By now you've probably all heard about the three girls who were suspended from school for saying the word "vagina".

At a school event, three honour students at a suburban New York high school read a selection from Eve Ensler's "Vagina Monologues". They were warned in advance not to utter the terrible word, but they did. The girls say, "We want to make it clear that we didn't do this to be defiant of the school administration. We did it because we believe in the word vagina, and because we believe it's not a bad word. It shouldn't be a word that is ever censored, and the way in which we used it was respectable."

School officials insist the girls were not suspended for what they said, but for insubordination: they were told not to do something, and they did it anyway.

But why were they told not to? Because, according to the New York Times, "young children could be in the audience"!

Young children? How young do you have to be to not know what a vagina is? Not what it looks like, or even what it does, and forget about the lengths people will go to be near one. Just what it is. If you're old enough to be in school, you should know what a vagina is. And if you're so young that you don't know what a vagina is, you won't understand anything that's being said, so it really doesn't matter.

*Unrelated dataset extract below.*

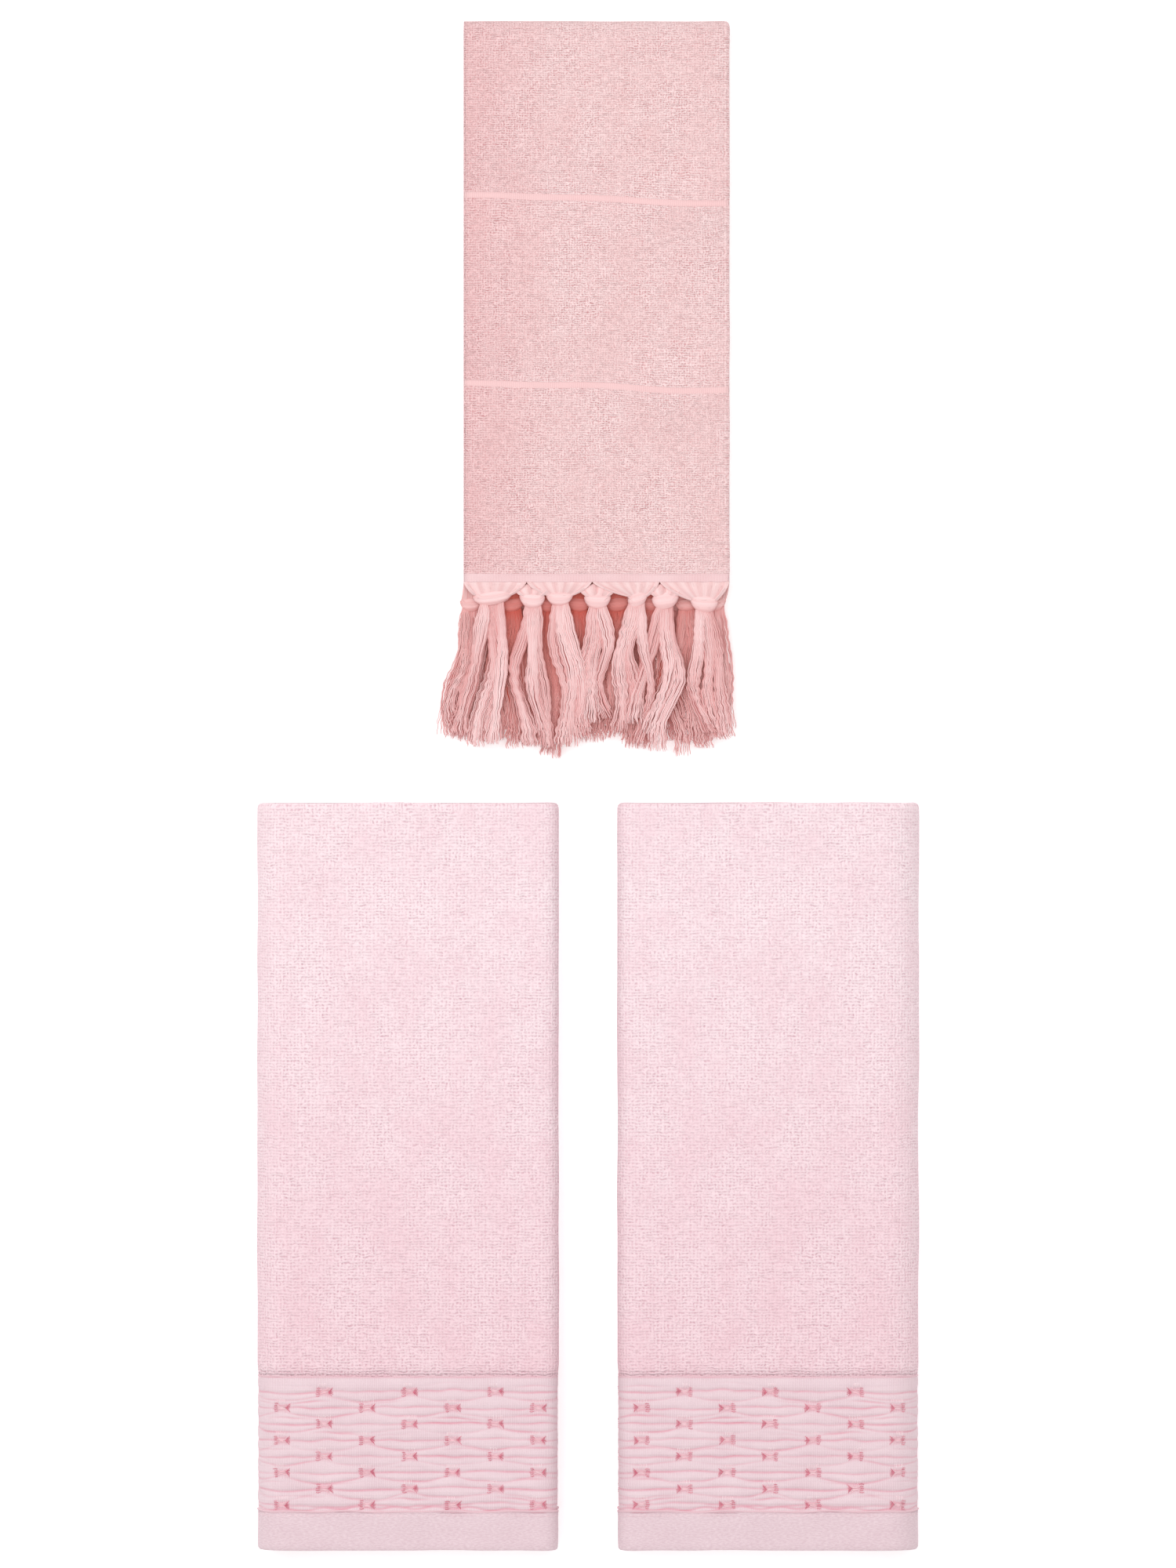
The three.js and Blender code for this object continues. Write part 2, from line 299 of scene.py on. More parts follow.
# ---------------------------------------------------------------- materials
class Nodes:
    """A material's node tree, with short ways to add the nodes that the cloths share."""

    def __init__(self, name, roughness, sheen, sheen_tint):
        self.material = bpy.data.materials.new(name)
        self.material.use_nodes = True
        self.tree = self.material.node_tree
        self.shader = self.tree.nodes["Principled BSDF"]
        self.set({"Roughness": roughness, "Specular IOR Level": 0.2, "Sheen Weight": sheen,
                  "Sheen Roughness": 0.6, "Sheen Tint": sheen_tint})

    def set(self, values):
        for key, value in values.items():
            self.shader.inputs[key].default_value = value

    def add(self, kind, inputs=None, **settings):
        node = self.tree.nodes.new(kind)
        for key, value in settings.items():
            setattr(node, key, value)
        for key, value in (inputs or {}).items():
            self.put(node.inputs[key], value)
        return node

    def put(self, socket, value):
        if isinstance(value, bpy.types.NodeSocket):
            self.tree.links.new(value, socket)
        else:
            socket.default_value = value

    def math(self, operation, a, b=0.0, c=0.0):
        return self.add("ShaderNodeMath", {0: a, 1: b, 2: c}, operation=operation).outputs[0]

    def ramp(self, value, low, high, to_low=0.0, to_high=1.0):
        inputs = {"Value": value, "From Min": low, "From Max": high, "To Min": to_low, "To Max": to_high}
        return self.add("ShaderNodeMapRange", inputs).outputs[0]

    def mix(self, amount, a, b, blend="MIX"):
        node = self.add("ShaderNodeMix", data_type="RGBA", blend_type=blend)
        self.put(node.inputs["Factor"], amount)
        self.put(node.inputs["A"], a)
        self.put(node.inputs["B"], b)
        return node.outputs["Result"]

    def attribute(self, name):
        return self.add("ShaderNodeAttribute", attribute_name=name).outputs["Fac"]

    def weave(self, pitch_across, pitch_along, turn=0.0):
        """Flat coordinates of the cloth, one unit for each thread or loop."""
        uv = self.add("ShaderNodeUVMap", uv_map="Weave").outputs[0]
        scale = (1 / (pitch_across * MM), 1 / (pitch_along * MM), 1.0)
        inputs = {"Vector": uv, "Scale": scale, "Rotation": (0, 0, turn)}
        return self.add("ShaderNodeMapping", inputs, vector_type="POINT").outputs[0]

    def noise(self, vector, scale=1.0, detail=2.0, roughness=0.5):
        inputs = {"Vector": vector, "Scale": scale, "Detail": detail, "Roughness": roughness}
        return self.add("ShaderNodeTexNoise", inputs).outputs["Fac"]

    def patches(self, across, along, low=0.0, high=1.0):
        """Broad, soft patches of about that size, from low to high."""
        return self.ramp(self.noise(self.weave(across, along)), 0.3, 0.7, low, high)

    def bump(self, height, distance_mm, strength):
        inputs = {"Height": height, "Distance": distance_mm * MM, "Strength": strength}
        return self.add("ShaderNodeBump", inputs).outputs[0]

    def finish(self, colour, normal=None):
        self.put(self.shader.inputs["Base Color"], colour)
        if normal is not None:
            self.put(self.shader.inputs["Normal"], normal)
        return self.material


def terry_material(name, pitch, loop_colour, gap_shade_colour, patch_colour, tone_colour, grid, wander, gap_range):
    """Looped pile: rows of loops that wander and clump, darkened with painted shade where the ground shows
    between them. grid says how plainly the rows show across and along, and how much the loops clump.
    tone_colour shades one end of the cloth's face."""
    n = Nodes(name, 0.95, 0.2, (1, 0.93, 0.94, 1))
    cells = n.weave(*pitch)
    wobble = n.add("ShaderNodeTexNoise", {"Vector": cells, "Scale": 0.45, "Detail": 2.0}).outputs["Color"]
    shifted = n.add("ShaderNodeVectorMath", {0: wobble, 1: (0.5, 0.5, 0.5)}, operation="SUBTRACT").outputs[0]
    scaled = n.add("ShaderNodeVectorMath", {0: shifted, "Scale": wander}, operation="SCALE").outputs[0]
    placed = n.add("ShaderNodeVectorMath", {0: cells, 1: scaled}, operation="ADD").outputs[0]
    parts = n.add("ShaderNodeSeparateXYZ", {0: placed})
    rows = [n.math("COSINE", n.math("MULTIPLY", parts.outputs[axis], 2 * math.pi)) for axis in ("X", "Y")]
    clumps = n.math("SUBTRACT", n.noise(placed, 1.4, 2.0, 0.6), 0.5)
    lean = n.patches(3.2, 4.0)  # which way the rows show
    height = n.math("MULTIPLY_ADD", rows[0], n.math("MULTIPLY", lean, grid[0]), 0.5)
    upright = n.math("MULTIPLY", n.math("SUBTRACT", 1.25, lean), grid[1])
    height = n.math("MULTIPLY_ADD", rows[1], upright, height)
    height = n.math("MULTIPLY_ADD", clumps, grid[2], height)
    fibres = n.noise(cells, 3.5, 3.0, 0.6)
    # painted shade: the gaps between the loops are darkened towards the gap colour
    gap = n.ramp(height, *gap_range, 1.0, 0.0)
    strength = n.patches(11.0, 14.0, 0.6, 1.0)
    base = n.mix(n.math("MULTIPLY", gap, strength), loop_colour, gap_shade_colour)
    patches = n.noise(n.weave(26.0, 44.0), 1.0, 3.0, 0.6)
    base = n.mix(n.ramp(patches, 0.4, 0.66, 0.0, 0.5), base, patch_colour)
    base = n.mix(n.attribute("tone"), base, tone_colour, "MULTIPLY")
    relief = n.math("MULTIPLY_ADD", fibres, 0.35, height)
    return n.finish(base, n.bump(relief, 1.0, 0.75))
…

When it comes to things biological or sexual, I didn't grow up in a very progressive household. But I knew the correct names for the body parts that I have, and the ones that I don't have. I knew the words vagina and penis. The other words for those parts I found out on my own, like everyone else. Are there really parents out there who don't want kids to know the correct name for parts of their anatomy? Don't answer that, my head will explode.

The three girls have gotten tons of support, including a phone call from Eve Ensler. Fun!

If you don't know some of the the background to this story, you can read about it at Chez Crabbi. Not long ago, I blogged about people going nuts over the word "scrotum" in a children's book - also used in a completely non-sexual context.

This stuff just baffles me. I mean absolutely baffles.

Hey, is it just me, or do you think the New York Times headline writer was having a little fun with this headline: 'Monologues' Spurs Dialogue on Taste and Speech?